** START DATA SHOWN **

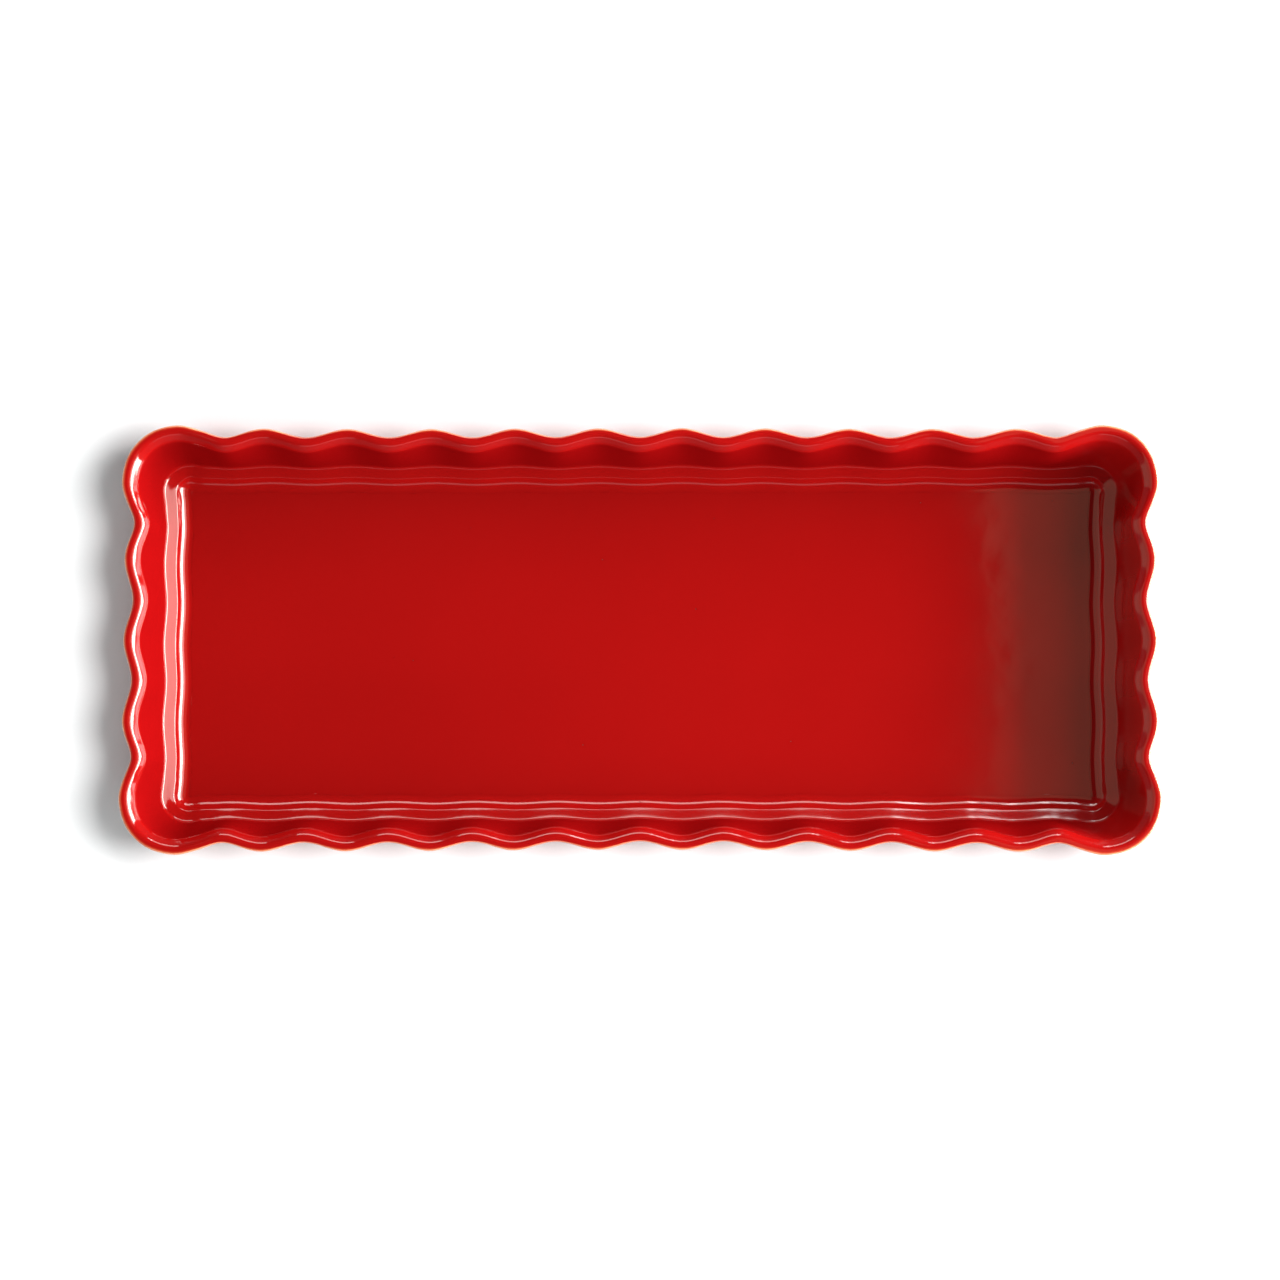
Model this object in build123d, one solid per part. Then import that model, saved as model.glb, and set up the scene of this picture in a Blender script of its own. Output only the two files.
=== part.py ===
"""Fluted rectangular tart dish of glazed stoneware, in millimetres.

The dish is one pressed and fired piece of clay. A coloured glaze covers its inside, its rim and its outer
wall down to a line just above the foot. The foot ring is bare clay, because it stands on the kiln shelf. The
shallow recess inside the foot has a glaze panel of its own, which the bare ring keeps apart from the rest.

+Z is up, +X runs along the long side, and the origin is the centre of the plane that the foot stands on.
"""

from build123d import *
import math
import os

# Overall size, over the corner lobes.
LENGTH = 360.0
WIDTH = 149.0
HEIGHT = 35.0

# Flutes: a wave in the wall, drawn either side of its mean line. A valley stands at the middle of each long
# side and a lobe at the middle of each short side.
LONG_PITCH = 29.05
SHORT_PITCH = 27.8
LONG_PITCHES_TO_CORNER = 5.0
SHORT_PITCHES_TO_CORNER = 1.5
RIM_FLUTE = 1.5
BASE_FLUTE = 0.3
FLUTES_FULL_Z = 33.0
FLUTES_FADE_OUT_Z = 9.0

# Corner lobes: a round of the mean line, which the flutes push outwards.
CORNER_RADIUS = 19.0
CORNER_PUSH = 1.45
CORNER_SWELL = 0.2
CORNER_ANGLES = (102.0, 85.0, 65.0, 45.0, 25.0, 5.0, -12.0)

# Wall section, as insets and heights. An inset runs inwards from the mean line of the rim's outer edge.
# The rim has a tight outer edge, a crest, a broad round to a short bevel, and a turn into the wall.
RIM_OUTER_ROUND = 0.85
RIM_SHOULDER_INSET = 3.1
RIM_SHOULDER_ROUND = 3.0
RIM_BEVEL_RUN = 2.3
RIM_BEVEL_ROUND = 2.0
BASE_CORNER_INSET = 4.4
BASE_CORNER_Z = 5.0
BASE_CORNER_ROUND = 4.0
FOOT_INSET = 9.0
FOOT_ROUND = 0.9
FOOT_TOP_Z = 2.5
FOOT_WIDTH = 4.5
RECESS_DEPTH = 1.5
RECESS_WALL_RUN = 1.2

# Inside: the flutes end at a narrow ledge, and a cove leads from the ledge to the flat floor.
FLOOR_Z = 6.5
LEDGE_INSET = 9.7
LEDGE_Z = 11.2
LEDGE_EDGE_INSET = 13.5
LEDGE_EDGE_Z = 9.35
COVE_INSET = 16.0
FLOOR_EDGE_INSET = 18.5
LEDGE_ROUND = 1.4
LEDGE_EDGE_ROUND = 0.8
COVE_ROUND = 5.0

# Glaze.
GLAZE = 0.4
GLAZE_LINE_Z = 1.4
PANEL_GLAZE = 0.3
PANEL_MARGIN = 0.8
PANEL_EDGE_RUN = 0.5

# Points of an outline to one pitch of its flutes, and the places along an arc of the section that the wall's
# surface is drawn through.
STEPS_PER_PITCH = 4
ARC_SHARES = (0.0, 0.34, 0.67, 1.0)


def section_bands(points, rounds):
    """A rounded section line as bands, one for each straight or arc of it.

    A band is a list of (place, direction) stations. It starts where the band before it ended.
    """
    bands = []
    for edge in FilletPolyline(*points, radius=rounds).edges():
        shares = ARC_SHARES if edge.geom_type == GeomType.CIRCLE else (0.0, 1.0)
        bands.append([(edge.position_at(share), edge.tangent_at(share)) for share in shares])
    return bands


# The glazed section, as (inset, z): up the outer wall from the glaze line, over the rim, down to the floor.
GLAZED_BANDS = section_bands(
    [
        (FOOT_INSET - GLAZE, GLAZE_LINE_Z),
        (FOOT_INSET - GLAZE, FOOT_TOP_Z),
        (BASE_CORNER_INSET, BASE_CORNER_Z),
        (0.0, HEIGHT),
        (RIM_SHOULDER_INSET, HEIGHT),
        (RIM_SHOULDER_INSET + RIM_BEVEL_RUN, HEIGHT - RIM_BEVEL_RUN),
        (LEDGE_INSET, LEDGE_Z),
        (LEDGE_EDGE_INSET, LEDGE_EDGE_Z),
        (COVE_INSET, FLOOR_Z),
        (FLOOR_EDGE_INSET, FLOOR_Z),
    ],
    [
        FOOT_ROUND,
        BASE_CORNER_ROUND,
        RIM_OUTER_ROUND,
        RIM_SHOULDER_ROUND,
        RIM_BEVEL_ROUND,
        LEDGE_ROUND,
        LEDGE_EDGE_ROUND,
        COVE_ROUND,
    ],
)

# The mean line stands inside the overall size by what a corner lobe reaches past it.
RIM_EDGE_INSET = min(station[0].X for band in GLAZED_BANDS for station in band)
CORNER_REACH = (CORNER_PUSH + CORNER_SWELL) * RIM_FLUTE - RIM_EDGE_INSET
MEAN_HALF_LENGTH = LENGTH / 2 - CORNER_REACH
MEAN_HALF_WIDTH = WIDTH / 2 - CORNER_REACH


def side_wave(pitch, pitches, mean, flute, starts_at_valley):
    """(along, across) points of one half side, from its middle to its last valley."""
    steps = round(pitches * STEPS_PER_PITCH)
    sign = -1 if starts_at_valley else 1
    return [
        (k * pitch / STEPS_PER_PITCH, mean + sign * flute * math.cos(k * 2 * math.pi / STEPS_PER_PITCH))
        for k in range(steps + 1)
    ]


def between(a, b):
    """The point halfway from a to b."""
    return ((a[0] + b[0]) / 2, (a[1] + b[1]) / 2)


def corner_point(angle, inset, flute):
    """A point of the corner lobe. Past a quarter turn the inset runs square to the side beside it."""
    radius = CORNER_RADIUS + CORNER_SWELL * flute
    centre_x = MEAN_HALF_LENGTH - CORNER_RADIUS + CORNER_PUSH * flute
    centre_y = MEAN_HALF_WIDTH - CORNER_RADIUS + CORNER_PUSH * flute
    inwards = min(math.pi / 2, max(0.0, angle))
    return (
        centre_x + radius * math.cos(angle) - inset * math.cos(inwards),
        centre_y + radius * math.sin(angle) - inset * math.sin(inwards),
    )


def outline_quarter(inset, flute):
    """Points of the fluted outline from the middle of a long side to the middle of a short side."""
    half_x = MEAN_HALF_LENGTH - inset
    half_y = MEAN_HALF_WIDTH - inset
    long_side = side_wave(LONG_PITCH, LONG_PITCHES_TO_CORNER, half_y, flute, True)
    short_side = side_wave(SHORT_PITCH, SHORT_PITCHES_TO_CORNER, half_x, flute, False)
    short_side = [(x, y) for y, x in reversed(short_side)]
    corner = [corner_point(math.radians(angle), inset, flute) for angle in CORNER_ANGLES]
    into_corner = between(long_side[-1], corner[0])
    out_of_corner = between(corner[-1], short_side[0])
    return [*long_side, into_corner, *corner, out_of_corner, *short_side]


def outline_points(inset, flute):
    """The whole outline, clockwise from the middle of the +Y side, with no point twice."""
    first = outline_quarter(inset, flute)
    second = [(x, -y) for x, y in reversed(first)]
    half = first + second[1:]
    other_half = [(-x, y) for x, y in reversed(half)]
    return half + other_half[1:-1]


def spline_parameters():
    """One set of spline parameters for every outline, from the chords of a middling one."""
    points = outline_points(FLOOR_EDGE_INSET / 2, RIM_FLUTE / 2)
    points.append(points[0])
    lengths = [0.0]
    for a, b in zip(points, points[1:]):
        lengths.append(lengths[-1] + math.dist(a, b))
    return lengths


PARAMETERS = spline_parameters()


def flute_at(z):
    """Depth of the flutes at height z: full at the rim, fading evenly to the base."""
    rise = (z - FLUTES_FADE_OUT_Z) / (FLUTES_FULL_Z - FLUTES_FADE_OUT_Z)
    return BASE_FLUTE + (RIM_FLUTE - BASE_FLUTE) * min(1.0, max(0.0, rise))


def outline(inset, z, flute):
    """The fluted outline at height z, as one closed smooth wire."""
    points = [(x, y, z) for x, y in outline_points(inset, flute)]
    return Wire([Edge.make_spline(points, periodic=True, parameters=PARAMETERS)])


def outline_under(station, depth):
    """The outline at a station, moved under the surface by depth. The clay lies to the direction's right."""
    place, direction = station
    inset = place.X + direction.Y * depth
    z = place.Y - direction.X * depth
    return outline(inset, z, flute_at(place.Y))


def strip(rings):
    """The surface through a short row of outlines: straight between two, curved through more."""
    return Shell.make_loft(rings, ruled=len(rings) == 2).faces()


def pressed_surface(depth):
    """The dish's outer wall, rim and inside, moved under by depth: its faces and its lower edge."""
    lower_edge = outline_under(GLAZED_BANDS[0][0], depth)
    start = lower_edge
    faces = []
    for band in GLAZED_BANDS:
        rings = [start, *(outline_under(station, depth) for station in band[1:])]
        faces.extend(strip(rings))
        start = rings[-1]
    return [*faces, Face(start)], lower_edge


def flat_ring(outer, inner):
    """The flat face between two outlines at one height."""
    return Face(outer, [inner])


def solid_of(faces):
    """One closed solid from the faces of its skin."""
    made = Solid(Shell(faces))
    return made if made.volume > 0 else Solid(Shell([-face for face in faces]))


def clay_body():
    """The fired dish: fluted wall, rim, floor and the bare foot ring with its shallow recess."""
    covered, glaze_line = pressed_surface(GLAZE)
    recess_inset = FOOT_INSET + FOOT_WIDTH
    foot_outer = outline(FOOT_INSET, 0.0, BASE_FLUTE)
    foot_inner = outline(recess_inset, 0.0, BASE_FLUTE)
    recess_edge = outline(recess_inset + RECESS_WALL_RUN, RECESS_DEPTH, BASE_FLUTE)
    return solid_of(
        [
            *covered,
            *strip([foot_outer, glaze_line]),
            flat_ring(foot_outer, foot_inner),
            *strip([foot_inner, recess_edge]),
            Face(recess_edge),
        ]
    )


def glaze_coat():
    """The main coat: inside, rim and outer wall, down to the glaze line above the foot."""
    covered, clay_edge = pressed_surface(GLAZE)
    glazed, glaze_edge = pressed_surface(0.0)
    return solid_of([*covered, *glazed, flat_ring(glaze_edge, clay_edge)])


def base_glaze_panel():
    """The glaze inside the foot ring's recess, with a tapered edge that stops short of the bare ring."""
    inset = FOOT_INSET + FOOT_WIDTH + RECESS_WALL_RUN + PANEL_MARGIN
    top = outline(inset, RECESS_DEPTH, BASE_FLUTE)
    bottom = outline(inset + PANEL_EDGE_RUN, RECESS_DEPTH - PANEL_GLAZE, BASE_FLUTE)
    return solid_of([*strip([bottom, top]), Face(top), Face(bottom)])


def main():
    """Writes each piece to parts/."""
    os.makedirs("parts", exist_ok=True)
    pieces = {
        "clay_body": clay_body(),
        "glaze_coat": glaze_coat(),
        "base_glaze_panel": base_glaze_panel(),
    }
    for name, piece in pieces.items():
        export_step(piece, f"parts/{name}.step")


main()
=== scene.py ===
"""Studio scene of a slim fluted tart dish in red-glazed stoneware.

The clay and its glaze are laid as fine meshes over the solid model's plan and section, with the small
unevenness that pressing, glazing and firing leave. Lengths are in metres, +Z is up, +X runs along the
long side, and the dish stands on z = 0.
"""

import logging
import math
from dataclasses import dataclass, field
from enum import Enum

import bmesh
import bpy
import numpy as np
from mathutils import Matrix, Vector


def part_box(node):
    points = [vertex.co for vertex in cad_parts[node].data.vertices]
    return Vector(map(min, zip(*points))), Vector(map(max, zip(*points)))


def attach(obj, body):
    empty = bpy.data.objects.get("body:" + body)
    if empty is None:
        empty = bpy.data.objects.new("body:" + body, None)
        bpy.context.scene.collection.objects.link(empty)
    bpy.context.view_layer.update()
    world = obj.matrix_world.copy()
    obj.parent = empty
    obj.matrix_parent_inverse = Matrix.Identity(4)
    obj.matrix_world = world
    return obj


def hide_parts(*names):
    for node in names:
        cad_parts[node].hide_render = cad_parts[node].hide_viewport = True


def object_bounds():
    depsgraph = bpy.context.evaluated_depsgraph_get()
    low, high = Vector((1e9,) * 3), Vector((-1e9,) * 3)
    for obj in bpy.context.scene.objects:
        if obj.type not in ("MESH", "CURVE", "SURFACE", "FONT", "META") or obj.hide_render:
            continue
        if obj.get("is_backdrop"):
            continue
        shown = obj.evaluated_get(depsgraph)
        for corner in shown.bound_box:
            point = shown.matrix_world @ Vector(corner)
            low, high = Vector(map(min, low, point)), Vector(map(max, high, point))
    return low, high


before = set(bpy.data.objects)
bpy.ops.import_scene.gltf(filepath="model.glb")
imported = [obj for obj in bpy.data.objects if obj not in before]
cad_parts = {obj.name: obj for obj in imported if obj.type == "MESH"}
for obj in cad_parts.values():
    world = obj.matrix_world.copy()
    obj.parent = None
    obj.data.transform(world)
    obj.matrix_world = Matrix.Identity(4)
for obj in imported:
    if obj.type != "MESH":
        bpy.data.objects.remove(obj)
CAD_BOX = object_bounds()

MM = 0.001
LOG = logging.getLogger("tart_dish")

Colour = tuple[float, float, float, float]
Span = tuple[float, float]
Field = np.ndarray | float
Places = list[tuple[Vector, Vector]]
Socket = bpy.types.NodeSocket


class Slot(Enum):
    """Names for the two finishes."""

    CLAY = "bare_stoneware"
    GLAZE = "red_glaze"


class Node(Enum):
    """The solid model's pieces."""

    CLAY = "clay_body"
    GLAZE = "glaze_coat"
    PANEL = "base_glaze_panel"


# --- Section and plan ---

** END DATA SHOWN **

- _YOUR TASK_: Exactly the lines above from the one with "bottom = outline(inset" to the one with "cad_parts[node].hide_render = cad_parts[node].hide_viewport", both included, are to be quoted; leave the rest out.

- _REPLY TO THE TASK_:
    bottom = outline(inset + PANEL_EDGE_RUN, RECESS_DEPTH - PANEL_GLAZE, BASE_FLUTE)
    return solid_of([*strip([bottom, top]), Face(top), Face(bottom)])


def main():
    """Writes each piece to parts/."""
    os.makedirs("parts", exist_ok=True)
    pieces = {
        "clay_body": clay_body(),
        "glaze_coat": glaze_coat(),
        "base_glaze_panel": base_glaze_panel(),
    }
    for name, piece in pieces.items():
        export_step(piece, f"parts/{name}.step")


main()
=== scene.py ===
"""Studio scene of a slim fluted tart dish in red-glazed stoneware.

The clay and its glaze are laid as fine meshes over the solid model's plan and section, with the small
unevenness that pressing, glazing and firing leave. Lengths are in metres, +Z is up, +X runs along the
long side, and the dish stands on z = 0.
"""

import logging
import math
from dataclasses import dataclass, field
from enum import Enum

import bmesh
import bpy
import numpy as np
from mathutils import Matrix, Vector


def part_box(node):
    points = [vertex.co for vertex in cad_parts[node].data.vertices]
    return Vector(map(min, zip(*points))), Vector(map(max, zip(*points)))


def attach(obj, body):
    empty = bpy.data.objects.get("body:" + body)
    if empty is None:
        empty = bpy.data.objects.new("body:" + body, None)
        bpy.context.scene.collection.objects.link(empty)
    bpy.context.view_layer.update()
    world = obj.matrix_world.copy()
    obj.parent = empty
    obj.matrix_parent_inverse = Matrix.Identity(4)
    obj.matrix_world = world
    return obj


def hide_parts(*names):
    for node in names:
        cad_parts[node].hide_render = cad_parts[node].hide_viewport = True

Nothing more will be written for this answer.